One of JDS’ core values is tikkun olam, or the commitment to repair the world and make it more compassionate, just and peaceful. Over the past year we have watched the refugee crisis in Europe unfold on the front pages of all the major news organizations. Images of the death by drowning of a three-year-old Syrian child in the waters outside Hungary has broken all of our hearts. The world is confronting what happens when hundreds of thousands of refugees show up at your doorstep. Because they are there, knocking on your door, are you obligated to help them? There are more refugees currently in the world than there have been since World War II. This past summer, as I listened to Abu Bakar discuss his abandonment by the Israeli government, I was shocked and confused. I love Israel, I speak Hebrew fluently, I hope to move there one day. I know that these feelings are shared by many JDS students. The JDS community spends a lot of time focused on Israel. We have a class devoted to the Arab-Israeli conflict. We followed the 2015 Israeli elections in Hebrew classes and read Israeli newspapers documenting terrorism. But somehow after all this study, I knew nothing about people like Abu Bakar.

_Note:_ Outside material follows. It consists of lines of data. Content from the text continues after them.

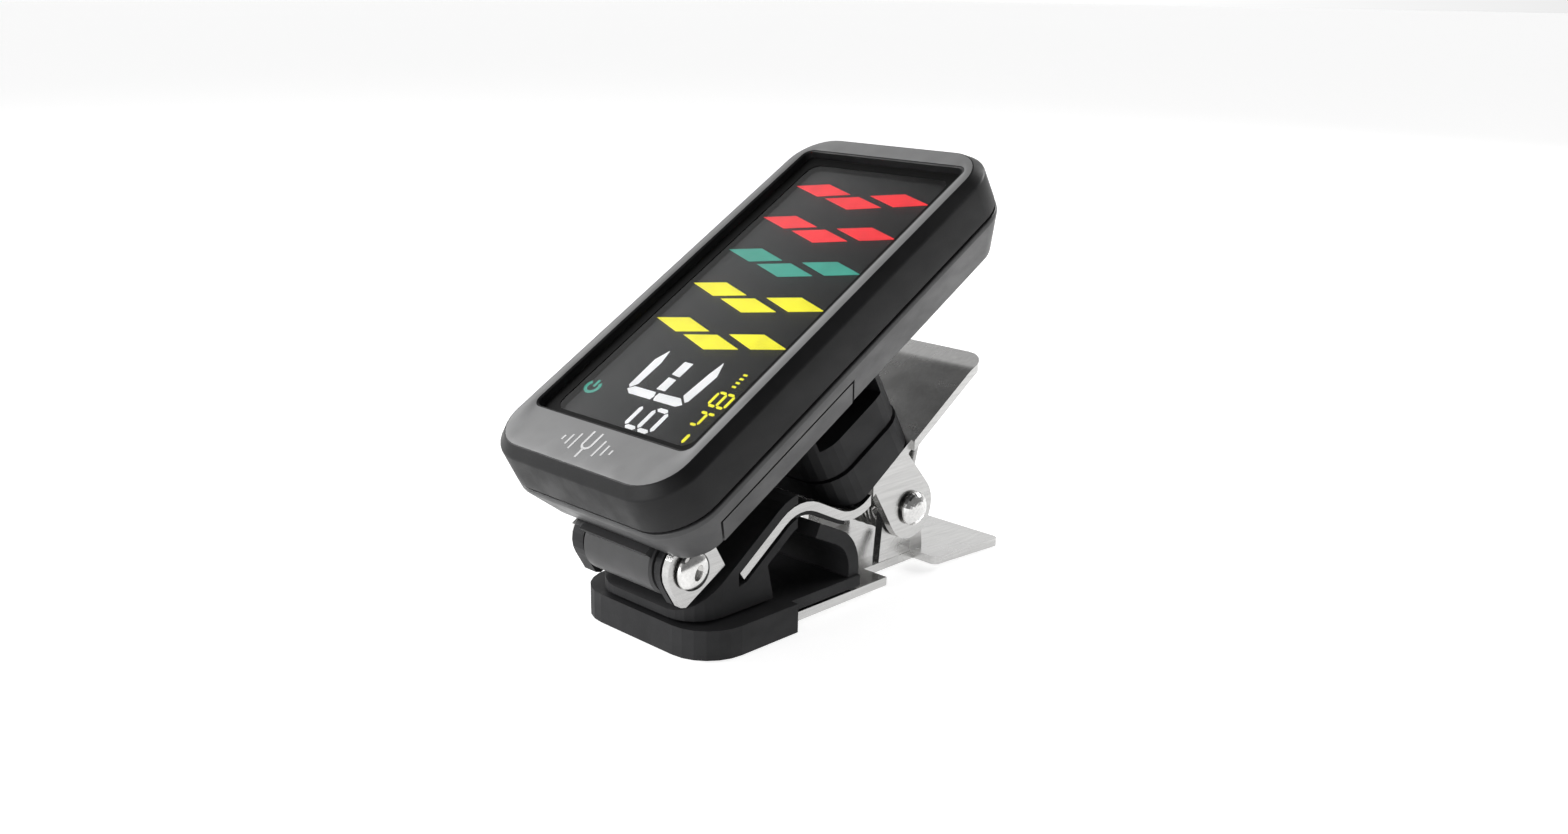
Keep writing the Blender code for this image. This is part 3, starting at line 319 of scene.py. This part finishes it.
def soften(obj, width, segments=3):
    """Rounded edges on a machined or moulded shape, width in millimetres."""
    obj.modifiers.new("round", "NODES").node_group = SMOOTH
    flat = obj.modifiers.new("flats", "DECIMATE")
    flat.decimate_type = "DISSOLVE"
    flat.angle_limit = math.radians(0.5)
    bevel = obj.modifiers.new("edges", "BEVEL")
    bevel.width = width * MM
    bevel.segments = segments
    bevel.limit_method = "ANGLE"
    bevel.angle_limit = math.radians(32)
    bevel.use_clamp_overlap = True
    even = obj.modifiers.new("even", "WEIGHTED_NORMAL")
    even.mode = "FACE_AREA_WITH_ANGLE"
    even.keep_sharp = True


# ---------------------------------------------------------------- materials

def shader_material(name):
    """A new node material, with its tree and its shader."""
    material = bpy.data.materials.new(name)
    material.use_nodes = True
    return material, material.node_tree, material.node_tree.nodes["Principled BSDF"]


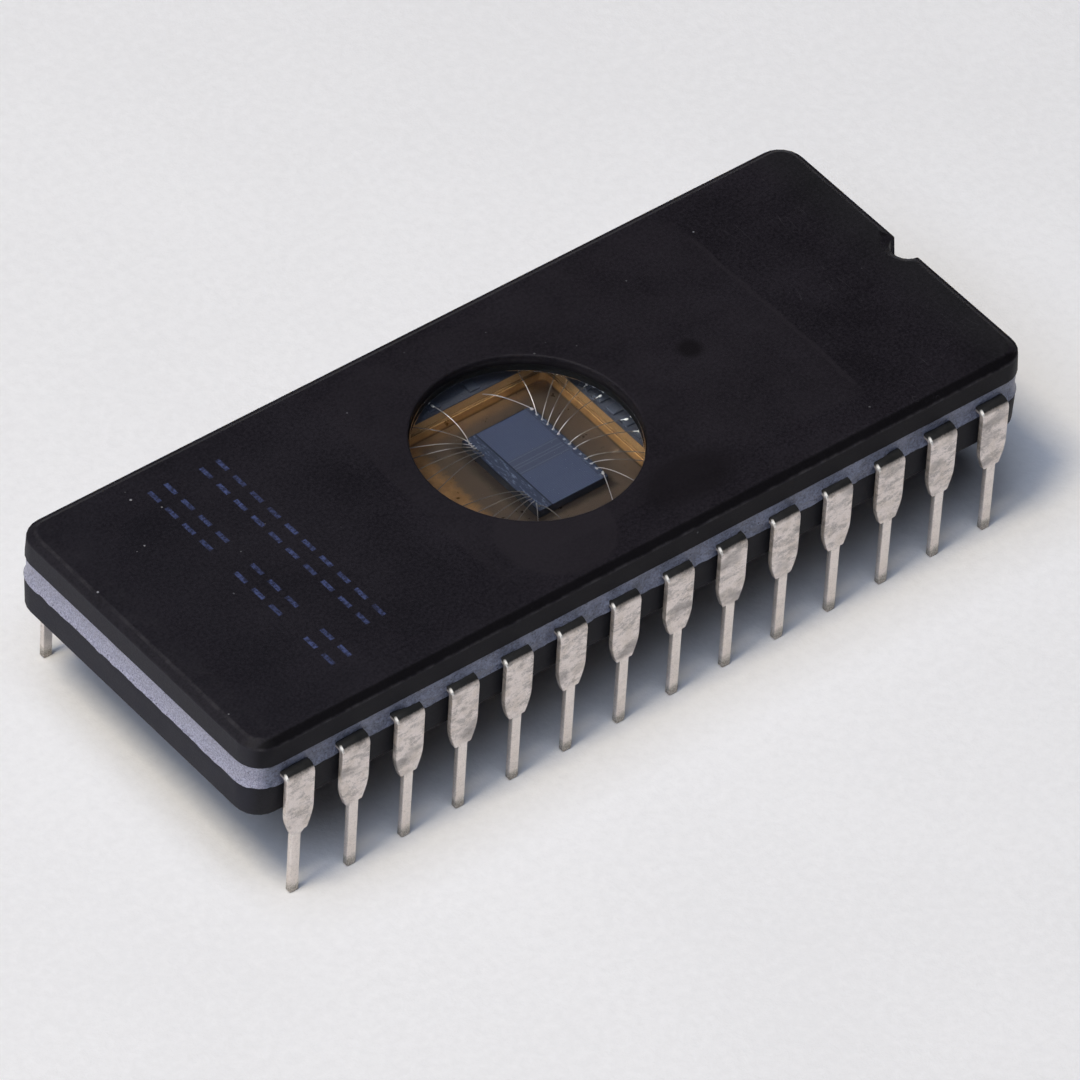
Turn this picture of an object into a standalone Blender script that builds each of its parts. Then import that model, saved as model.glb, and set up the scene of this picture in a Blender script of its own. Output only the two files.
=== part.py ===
"""Windowed ceramic dual in-line integrated circuit with 28 leads.

Two pressed ceramic halves are fused together by a bed of sealing glass that also grips the lead
frame. A glass window in the cap shows the silicon die in its gold-lined cavity and the bond wires
that join it to the inner ends of the leads.

Frame: origin under the middle of the part at the height of the lead tips, +X along the body
towards the notch at the pin 1 end, +Y towards the row of pins 1 to 14, +Z up. Units are metres.
"""
import math

import bmesh
import bpy
from mathutils import Matrix, Vector

MM = 0.001

# Lead frame
LEADS_PER_ROW = 14
LEAD_PITCH = 2.54 * MM
ROW_SPACING = 15.24 * MM          # between the middles of the two rows of leads
LEAD_THICKNESS = 0.25 * MM
LEAD_WIDTH = 1.27 * MM            # wide upper part of the leg
STEM_WIDTH = 0.42 * MM            # narrow part that enters the board
STEM_LENGTH = 3.30 * MM           # tip to shoulder
TIP_CHAMFER = 0.07 * MM
SHOULDER_WIDTH = 0.74 * MM
SHOULDER_TAPER = 1.10 * MM        # height over which the wide part draws in to the shoulder
TAPER_STEPS = 4
BEND_RADIUS = 0.10 * MM           # inner radius of the bend from leg to finger
BEND_STEPS = 4
ROOT_DEPTH = 0.90 * MM            # how far the full width runs inside the body
ROOT_TAPER = 0.50 * MM
FINGER_WIDTH = 0.50 * MM          # inner end of the lead, under its bond
FINGER_MITRE = 0.90 * MM          # slanted run where a finger turns towards the cavity
FINGER_SETBACK = 0.25 * MM        # from the cavity's edge to the finger's end
END_FINGER_PITCH = 0.80 * MM      # fingers along the two ends of the cavity
SIDE_FINGER_PITCH = 1.90 * MM     # fingers along its two sides
SIDE_FINGERS = 4                  # on each side of the cavity, the rest go to its ends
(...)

I believe that it is important for us, as students of a school that values ahavat yisrael,  to be educated about the ways in which Israel fails in its humanitarian missions despite its many successes. Perhaps in years to come we, as a school, can make a difference in the lives of people like Abu Bakar if we can speak frankly about Israel’s refugee crisis within the context of the refugee crisis confronted by the world as a whole. Israel is a very real place, besieged, beautiful and just as myopic as the rest of us. To call attention to her failures as well as her triumphs will only serve to strengthen our relationship with Israel.